The most straightforward part of my planning trifecta (research trajectory statement, writing schedule, and upcoming research plan) of thinking about what I’m going to do next is really the writing schedule. It really just details my plan each week to sit down and be productive at the keyboard. For better or worse that means tracking in advance what my weekend mornings are dedicated to working on and how that time will be best spent. My writing schedule can be summed up as a simple look at weekends vs. weekdays and what needs attention.

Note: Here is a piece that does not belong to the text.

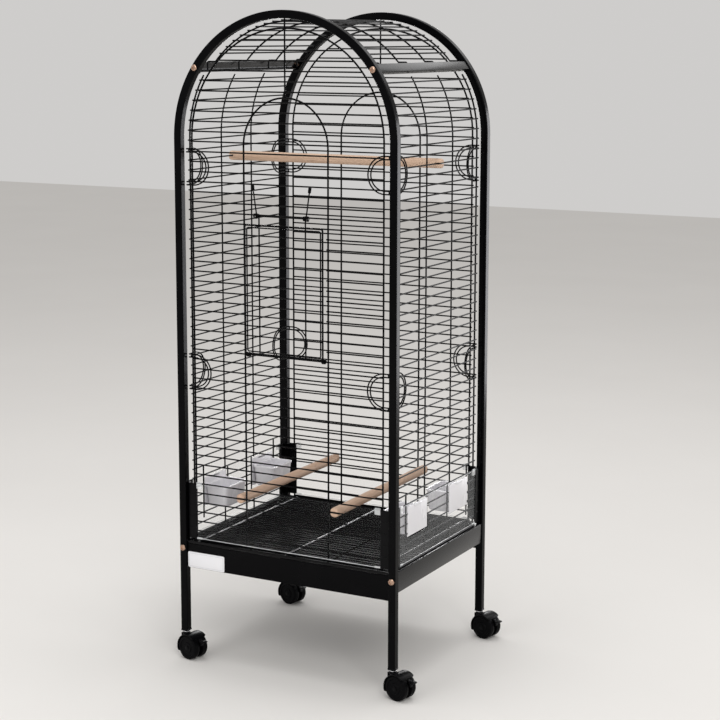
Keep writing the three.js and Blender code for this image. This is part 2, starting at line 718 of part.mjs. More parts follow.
function casterBody() {
  const hoodHalf = WHEEL_OUT + 1;
  const shell = cut(slab(sector(HOOD, 48, 205, 9), [-hoodHalf, hoodHalf]), [axleRod(HOOD - HOOD_SHEET, 60, 20)]);
  const web = join([axleRod(HOOD - HOOD_SHEET - 8, WEB_HALF), slab(sector(HOOD - 1, 50, 203, 9), [-WEB_HALF, WEB_HALF])]);
  const neck = rod(at(0, 0, WHEEL + 6), at(0, 0, LEG_FOOT - GAP - 2), 8, 12);
  const collar = rod(at(0, 0, LEG_FOOT - GAP - 3), at(0, 0, LEG_FOOT - GAP), 6.8, 12);
  const stem = rod(at(0, 0, LEG_FOOT - 4), at(0, 0, LEG_FOOT + STEM_DEPTH), STEM, 10);
  const room = [-1, 1].map((s) => {
    const [a, b] = [s * WEB_HALF, s * (WHEEL_OUT + RUN)];
    return rod(at(TRAIL, Math.min(a, b), WHEEL), at(TRAIL, Math.max(a, b), WHEEL), WHEEL + 0.7, 20);
  });
  return cut(join([shell, web, neck, collar, stem]), [...room, axleRod(AXLE + RUN, 30, 10)]);
}

// Where the brake lever turns, in the caster's frame.
const LEVER_PIVOT = { x: TRAIL + (HOOD - 2) * Math.cos(rad(44)), z: WHEEL + (HOOD - 2) * Math.sin(rad(44)) };

function brakeLever() {
  const half = WEB_HALF - RUN;
  const blade = cut(slab(sector(HOOD, 12, 44, 4), [-half, half]), [axleRod(HOOD - 3, 30, 24)]);
  const x = LEVER_PIVOT.x;
  const z = [LEVER_PIVOT.z - 4, LEVER_PIVOT.z - 1.5];
  const root = block([x + 1.5, x + 7], [-half, half], z);
  const tab = block([x + 6, x + 18], [-8, 8], z);
  return join([blade, root, tab]);
}

function addCasters() {
  const bodies = { caster: casterBody(), wheels: wheelPair(), brake: brakeLever() };
  for (const [endName, end] of Object.entries(ENDS)) {
    for (const [sideName, side] of Object.entries(SIDES)) {
      const place = new THREE.Group();
      place.position.set(side * HALF_W, end * HALF_D, 0);
      place.rotation.z = rad(CASTER_YAW);
      for (const [kind, body] of Object.entries(bodies)) {
        place.add(meshOf(`${kind}_${endName}_${sideName}`, body, BLACK_PLASTIC));
      }
      cage.add(place);
    }
  }
}

function addByCorner() {
  for (const [endName, end] of Object.entries(ENDS)) {
    for (const [sideName, side] of Object.entries(SIDES)) {
      const corner = `${endName}_${sideName}`;
      add(`guard_bracket_${corner}`, cornerBracket(side, end), BLACK_PLASTIC);
      add(`cup_${corner}`, cup(side, end), WHITE_PLASTIC);
      for (const level of Object.keys(CLIP_LEVELS)) {
        add(`clip_${corner}_${level}`, cornerClip(side, end, level), BLACK_WIRE);
      }
    }
  }
}

function build() {
  for (const [name, end] of Object.entries(ENDS)) {
    add(`${name}_arch_tube`, archTube(end), BLACK_STEEL);
    add(`${name}_panel`, endPanel(end), BLACK_WIRE);
    add(`${name}_guard`, endGuard(end), CLEAR_PLASTIC);
  }
  for (const [name, side] of Object.entries(SIDES)) {
    add(`${name}_top_rail`, topRail(side), BLACK_STEEL);
    add(`${name}_base_rail`, baseRail(side), BLACK_STEEL);
    add(`${name}_panel`, sidePanel(side), BLACK_WIRE);
    add(`${name}_guard`, sideGuard(side), CLEAR_PLASTIC);
  }
  add('rear_skirt', rearSkirt(), BLACK_STEEL);
  add('drawer_tray', drawerTray(), BLACK_STEEL);
  add('name_plate', namePlate(), PLATE);
  add('floor_grate', floorGrate(), BLACK_WIRE);
  add('roof_panel', roofPanel(), BLACK_WIRE);
  add('front_door', frontDoor(), BLACK_WIRE);
  add('door_latch', doorLatch(), BLACK_WIRE);
  addByCorner();
  addPerches();
  addBolts();
  addCasters();
}

build();

// The casters trail to one side, so the group is centred on its own box.
const model = new THREE.Group();
model.add(cage);
const box = new THREE.Box3().setFromObject(model);
const centre = box.getCenter(new THREE.Vector3());
cage.position.set(-centre.x, -centre.y, 0);
model.updateMatrixWorld(true);

export default model;
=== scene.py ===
"""The finished look of a bird cage on a stand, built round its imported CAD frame.

Lengths are in metres. Points are worked out from the middle of the frame at floor level, with X to the
right along the front, Y to the back and Z up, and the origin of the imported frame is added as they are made.
"""

import json
import logging
import math
from dataclasses import dataclass
from enum import Enum
from typing import Iterable, Sequence

import bmesh
import bpy
from mathutils import Matrix, Vector

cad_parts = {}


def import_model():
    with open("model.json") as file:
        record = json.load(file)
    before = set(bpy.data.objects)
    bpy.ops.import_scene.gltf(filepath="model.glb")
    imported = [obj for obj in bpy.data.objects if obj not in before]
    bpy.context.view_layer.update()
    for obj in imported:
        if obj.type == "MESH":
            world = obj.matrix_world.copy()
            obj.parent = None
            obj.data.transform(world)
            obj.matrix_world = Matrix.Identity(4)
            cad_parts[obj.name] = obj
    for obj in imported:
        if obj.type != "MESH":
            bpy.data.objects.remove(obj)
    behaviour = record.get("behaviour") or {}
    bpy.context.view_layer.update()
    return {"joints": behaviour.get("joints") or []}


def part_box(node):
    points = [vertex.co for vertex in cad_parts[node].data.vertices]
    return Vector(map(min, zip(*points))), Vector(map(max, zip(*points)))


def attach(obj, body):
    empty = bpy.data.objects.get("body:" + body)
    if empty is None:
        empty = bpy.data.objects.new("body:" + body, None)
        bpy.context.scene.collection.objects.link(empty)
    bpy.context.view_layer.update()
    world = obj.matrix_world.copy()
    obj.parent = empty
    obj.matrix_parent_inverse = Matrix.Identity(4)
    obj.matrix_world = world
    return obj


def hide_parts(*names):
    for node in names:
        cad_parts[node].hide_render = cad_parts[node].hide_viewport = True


log = logging.getLogger("bird_cage")

Point = tuple[float, float, float]
Colour = tuple[float, float, float]
Pair = tuple[float, float]

END = {"front": -1, "rear": 1}
SIDE = {"left": -1, "right": 1}
CORNERS = [(end, side) for end in END for side in SIDE]
LEVELS = ("lower", "upper")

# The gap between parts that stand close to each other without touching.
CLEARANCE = 0.0003


class Slot(Enum):
    """The material slots of the record."""

    FRAME = "black_frame"
    WIRE = "black_wire"
    CASTER = "caster_plastic"
    WHEEL = "wheel_tread"
    BRACKET = "bracket_plastic"
    CLEAR = "clear_plastic"
    CUP = "cup_plastic"
    BOLT = "copper_bolt"
    WOOD = "perch_wood"
    PLATE = "blank_plate"


class Grain(Enum):
    """Which way the grain of a turned perch runs."""

    ALONG_X = (5.0, 420.0, 420.0)
    ALONG_Y = (420.0, 5.0, 420.0)


# ---------------------------------------------------------------- shader expressions


class Value:
    """A socket that carries numbers, with arithmetic that adds Math nodes."""

    def __init__(self, graph: "Graph", socket: bpy.types.NodeSocket) -> None:
        """Wraps a socket of one graph."""
        self.graph = graph
        self.socket = socket

    def _math(self, operation: str, first: object, second: object) -> "Value":
        """One Math node of two terms."""
        node = self.graph.node("ShaderNodeMath", {"operation": operation}, {0: first, 1: second})
        return Value(self.graph, node.outputs[0])

    def __add__(self, other: object) -> "Value":
        """self + other."""
        return self._math("ADD", self, other)

    __radd__ = __add__

    def __sub__(self, other: object) -> "Value":
        """self - other."""
        return self._math("SUBTRACT", self, other)

    def __rsub__(self, other: object) -> "Value":
        """other - self."""
        return self._math("SUBTRACT", other, self)

    def __mul__(self, other: object) -> "Value":
        """self * other."""
        return self._math("MULTIPLY", self, other)

    __rmul__ = __mul__

    def __pow__(self, other: object) -> "Value":
        """self ** other."""
        return self._math("POWER", self, other)

    def above(self, low: float, high: float) -> "Value":
        """A smooth step.

        Args:
            low: where it leaves 0.
            high: where it reaches 1.

        Returns:
            The step, from 0 to 1.
        """
        limits = {"From Min": low, "From Max": high, "To Min": 0.0, "To Max": 1.0}
        settings = {"interpolation_type": "SMOOTHSTEP"}
        node = self.graph.node("ShaderNodeMapRange", settings, {"Value": self, **limits})
        return Value(self.graph, node.outputs[0])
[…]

I need those 3 hour blocks of writing time

I’m considering mixing things up and spending my early morning weekday writing time on some of the topics for the Lindahl Letter. The last two days have been geared toward that type of effort. Overall that type of writing works out ok during the content production stage of the writing project, but very poorly during the research stage of things. I don’t have enough time on weekdays to really dig in and read content as a part of my weekly article building. That is one of the main reasons that this type of work is shifted to Saturday and Sunday. I need those 3 hour blocks of writing time to really put my best effort forward in terms of research and sharing out on a particular topic. 

However, I think the next few weeks will be geared toward a little bit of thinking and writing in the early hours of my weekdays. Sometimes it is a good plan to mix things up. This might be one of those moments. We will see what the end results yield on this one. The proof will be in the writing output.